The first thing I drew from the film, is that how we speak about something or how we speak at all has an effect not only on each other or that thing, but also on ourselves. In an age where we quickly say the first thing that pops into our head, carelessly firing off a few hot words in all caps, many times we justify it by saying, “Well they deserved it, after all,” or “Well people need to know about this don’t they and if I got a little angry who can blame me?” But the message of this film is that even if they do deserve it, or if they never hear it, or if you get people on your side, the way we say it shapes the way we think. I would say it shapes our heart. When we speak angrily, we give power to anger. When we type thoughtlessly, we surrender to stupidity. This world has enough of those things in it. Let us be slow to speak, and loving in our words.
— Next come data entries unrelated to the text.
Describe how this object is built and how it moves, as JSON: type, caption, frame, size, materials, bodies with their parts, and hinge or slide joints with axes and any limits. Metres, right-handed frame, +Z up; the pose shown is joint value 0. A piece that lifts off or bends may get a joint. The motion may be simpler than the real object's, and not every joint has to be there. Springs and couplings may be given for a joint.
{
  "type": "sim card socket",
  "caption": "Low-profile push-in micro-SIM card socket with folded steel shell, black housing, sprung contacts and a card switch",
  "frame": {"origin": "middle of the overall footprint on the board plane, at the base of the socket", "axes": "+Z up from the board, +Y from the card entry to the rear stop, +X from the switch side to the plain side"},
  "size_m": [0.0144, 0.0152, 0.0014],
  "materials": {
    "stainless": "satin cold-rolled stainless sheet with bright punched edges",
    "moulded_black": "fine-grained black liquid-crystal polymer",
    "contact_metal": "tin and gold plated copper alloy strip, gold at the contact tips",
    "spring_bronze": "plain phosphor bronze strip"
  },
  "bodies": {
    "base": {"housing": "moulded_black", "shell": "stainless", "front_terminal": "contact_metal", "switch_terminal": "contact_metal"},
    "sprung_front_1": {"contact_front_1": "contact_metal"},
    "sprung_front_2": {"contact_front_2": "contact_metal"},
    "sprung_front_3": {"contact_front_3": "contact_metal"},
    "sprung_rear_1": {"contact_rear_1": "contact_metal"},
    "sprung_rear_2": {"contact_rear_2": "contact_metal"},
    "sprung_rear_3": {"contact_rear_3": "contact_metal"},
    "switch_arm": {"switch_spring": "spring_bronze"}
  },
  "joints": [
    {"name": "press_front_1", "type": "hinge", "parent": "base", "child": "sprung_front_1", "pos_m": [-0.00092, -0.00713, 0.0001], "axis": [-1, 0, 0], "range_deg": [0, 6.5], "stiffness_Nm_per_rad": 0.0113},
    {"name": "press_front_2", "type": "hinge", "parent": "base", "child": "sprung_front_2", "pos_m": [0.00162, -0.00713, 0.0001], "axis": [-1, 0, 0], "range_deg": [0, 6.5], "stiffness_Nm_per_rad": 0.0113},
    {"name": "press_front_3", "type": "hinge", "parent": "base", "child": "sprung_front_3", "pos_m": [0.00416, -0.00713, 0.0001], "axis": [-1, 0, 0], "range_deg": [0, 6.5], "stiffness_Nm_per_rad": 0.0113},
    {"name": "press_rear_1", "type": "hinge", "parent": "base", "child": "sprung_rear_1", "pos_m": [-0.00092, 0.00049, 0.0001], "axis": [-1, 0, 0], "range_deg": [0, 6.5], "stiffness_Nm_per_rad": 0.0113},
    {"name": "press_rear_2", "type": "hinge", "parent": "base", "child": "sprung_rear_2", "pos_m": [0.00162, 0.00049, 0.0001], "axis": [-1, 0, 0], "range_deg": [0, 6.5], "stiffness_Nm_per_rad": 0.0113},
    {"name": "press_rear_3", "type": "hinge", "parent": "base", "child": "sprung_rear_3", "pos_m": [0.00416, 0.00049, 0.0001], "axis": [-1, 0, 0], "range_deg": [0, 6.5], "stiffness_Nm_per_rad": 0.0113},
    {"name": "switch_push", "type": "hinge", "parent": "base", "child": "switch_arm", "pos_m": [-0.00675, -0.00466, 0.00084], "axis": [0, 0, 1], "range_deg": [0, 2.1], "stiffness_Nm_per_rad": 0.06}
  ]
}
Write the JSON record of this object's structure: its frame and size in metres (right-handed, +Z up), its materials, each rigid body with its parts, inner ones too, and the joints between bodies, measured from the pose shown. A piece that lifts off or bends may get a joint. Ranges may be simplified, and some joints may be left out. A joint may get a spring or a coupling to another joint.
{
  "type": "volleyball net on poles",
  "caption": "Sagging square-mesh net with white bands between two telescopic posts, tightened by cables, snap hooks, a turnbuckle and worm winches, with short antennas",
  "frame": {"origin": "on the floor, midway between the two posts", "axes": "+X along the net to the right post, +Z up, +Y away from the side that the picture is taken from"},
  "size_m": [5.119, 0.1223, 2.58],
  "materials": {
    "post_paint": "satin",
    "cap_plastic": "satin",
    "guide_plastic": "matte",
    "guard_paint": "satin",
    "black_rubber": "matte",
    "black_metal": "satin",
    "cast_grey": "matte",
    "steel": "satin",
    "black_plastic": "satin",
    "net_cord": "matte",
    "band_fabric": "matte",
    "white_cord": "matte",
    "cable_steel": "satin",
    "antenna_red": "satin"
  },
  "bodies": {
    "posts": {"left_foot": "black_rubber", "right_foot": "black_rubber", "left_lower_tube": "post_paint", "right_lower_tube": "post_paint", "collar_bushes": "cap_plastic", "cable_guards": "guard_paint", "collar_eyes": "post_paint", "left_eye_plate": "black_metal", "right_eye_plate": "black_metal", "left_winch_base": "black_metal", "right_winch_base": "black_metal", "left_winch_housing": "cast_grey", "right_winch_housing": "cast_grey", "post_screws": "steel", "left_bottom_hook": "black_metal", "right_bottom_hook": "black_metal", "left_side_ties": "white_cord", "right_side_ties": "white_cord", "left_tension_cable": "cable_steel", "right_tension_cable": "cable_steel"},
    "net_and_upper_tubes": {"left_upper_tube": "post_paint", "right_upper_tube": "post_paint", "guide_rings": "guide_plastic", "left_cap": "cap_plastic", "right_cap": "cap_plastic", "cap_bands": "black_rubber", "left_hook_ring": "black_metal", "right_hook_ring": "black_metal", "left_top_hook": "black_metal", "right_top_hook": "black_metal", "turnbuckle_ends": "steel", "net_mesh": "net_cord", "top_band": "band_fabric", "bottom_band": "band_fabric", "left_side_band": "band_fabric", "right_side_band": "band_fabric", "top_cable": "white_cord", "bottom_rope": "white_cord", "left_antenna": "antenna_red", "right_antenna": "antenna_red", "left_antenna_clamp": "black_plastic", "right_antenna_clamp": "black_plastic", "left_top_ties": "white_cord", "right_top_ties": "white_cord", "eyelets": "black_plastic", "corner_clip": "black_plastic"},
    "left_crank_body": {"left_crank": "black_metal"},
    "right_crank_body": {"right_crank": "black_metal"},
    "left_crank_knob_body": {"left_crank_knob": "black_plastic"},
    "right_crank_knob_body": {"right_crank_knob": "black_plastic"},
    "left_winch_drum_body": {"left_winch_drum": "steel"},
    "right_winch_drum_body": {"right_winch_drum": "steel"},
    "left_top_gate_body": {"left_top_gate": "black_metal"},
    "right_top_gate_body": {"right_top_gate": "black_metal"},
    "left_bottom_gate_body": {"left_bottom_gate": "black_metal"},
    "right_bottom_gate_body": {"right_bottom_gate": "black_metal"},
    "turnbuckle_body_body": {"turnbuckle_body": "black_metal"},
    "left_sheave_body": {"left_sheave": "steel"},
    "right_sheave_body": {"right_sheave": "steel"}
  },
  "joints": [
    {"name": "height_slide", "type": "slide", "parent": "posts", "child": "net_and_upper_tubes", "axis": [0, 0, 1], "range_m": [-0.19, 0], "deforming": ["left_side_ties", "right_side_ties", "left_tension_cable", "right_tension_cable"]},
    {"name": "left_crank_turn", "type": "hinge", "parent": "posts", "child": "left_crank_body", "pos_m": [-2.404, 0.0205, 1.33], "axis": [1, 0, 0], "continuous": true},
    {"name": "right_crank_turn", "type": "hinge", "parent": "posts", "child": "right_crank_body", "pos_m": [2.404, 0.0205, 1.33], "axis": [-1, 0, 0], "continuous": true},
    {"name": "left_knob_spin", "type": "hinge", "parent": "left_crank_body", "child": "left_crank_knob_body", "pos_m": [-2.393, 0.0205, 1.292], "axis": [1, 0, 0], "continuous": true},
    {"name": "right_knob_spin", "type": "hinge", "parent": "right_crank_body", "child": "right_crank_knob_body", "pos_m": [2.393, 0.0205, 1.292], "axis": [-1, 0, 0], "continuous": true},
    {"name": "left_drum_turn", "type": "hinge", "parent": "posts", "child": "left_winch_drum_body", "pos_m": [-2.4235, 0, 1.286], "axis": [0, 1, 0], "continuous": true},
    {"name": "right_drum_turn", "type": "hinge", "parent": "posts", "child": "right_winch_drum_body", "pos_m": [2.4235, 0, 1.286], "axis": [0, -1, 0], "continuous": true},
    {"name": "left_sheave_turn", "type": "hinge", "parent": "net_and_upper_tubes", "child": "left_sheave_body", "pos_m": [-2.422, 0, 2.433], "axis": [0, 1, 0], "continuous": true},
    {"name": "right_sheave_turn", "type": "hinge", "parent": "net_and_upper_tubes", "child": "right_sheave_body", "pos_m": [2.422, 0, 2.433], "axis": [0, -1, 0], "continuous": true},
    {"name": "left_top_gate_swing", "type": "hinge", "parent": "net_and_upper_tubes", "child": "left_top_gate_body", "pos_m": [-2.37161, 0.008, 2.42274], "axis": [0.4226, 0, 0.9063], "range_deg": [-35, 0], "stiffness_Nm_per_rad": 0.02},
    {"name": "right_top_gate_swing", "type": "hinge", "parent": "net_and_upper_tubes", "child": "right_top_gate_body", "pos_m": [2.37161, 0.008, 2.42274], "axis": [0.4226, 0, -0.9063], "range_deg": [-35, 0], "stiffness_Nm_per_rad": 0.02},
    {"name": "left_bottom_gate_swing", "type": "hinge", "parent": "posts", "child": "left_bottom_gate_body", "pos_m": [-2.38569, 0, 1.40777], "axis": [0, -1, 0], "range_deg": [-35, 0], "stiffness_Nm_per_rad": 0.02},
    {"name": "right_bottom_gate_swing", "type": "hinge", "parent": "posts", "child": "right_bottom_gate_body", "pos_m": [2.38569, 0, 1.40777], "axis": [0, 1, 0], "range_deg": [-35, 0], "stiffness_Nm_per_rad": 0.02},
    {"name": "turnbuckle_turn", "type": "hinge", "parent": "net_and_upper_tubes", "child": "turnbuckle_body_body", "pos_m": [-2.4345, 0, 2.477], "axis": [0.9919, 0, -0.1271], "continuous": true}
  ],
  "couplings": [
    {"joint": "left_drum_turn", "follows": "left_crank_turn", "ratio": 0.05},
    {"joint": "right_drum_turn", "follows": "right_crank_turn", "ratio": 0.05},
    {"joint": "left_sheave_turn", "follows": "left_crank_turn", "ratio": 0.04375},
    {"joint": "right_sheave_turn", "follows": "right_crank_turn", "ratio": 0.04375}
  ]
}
***************************SPOILER ALERT**********************************************DO NOT READ IF YOU HAVE NOT SEEN THE FILM*****************
The other theme which stood out to me was about the value of life, In the film Louise (Amy Adams) sees into the future and learns that she will have a daughter named Hannah and that Hannah will die as a teenager. There is no question that this will happen. There is no way around it. 0% chance of avoiding it. She decides to be with Ian (Jeremy Renner, “Captain America: Civil War”) and conceive Hannah anyway and years later, tells her husband that Hannah will die, that she knew, and she decided to have her anyway. Ian leaves her, unable to handle the grief and anger he now feels. It is never said but her actions say it; even a short life is worth living. Even a painful death, an early death, is worth the life that was lived.
As someone with clinical depression and a millennial cynic of sorts, this is a challenge to me and my generation that thinks only a certain kind of life is worth living. All life is precious and worth all the pain it may cause, because life is life. By denying a life we may save ourselves tears, money, careers, friendships, possessions, and pain, but saving ourselves from those things costs life and that is too high a price.
I could write for hours about this film and would be happy to say more if you catch me online sometime, but I’ll just leave it at, please see this movie. It is so good and belongs in the pantheon of My Favorite Sci-Fi films alongside “2001: A Space Odyssey,” “Contact”, “Close Encounters of the Third Kind”, “Solaris”, and “The Fountain”. I hope that after seeing it, it will have a place among yours as well.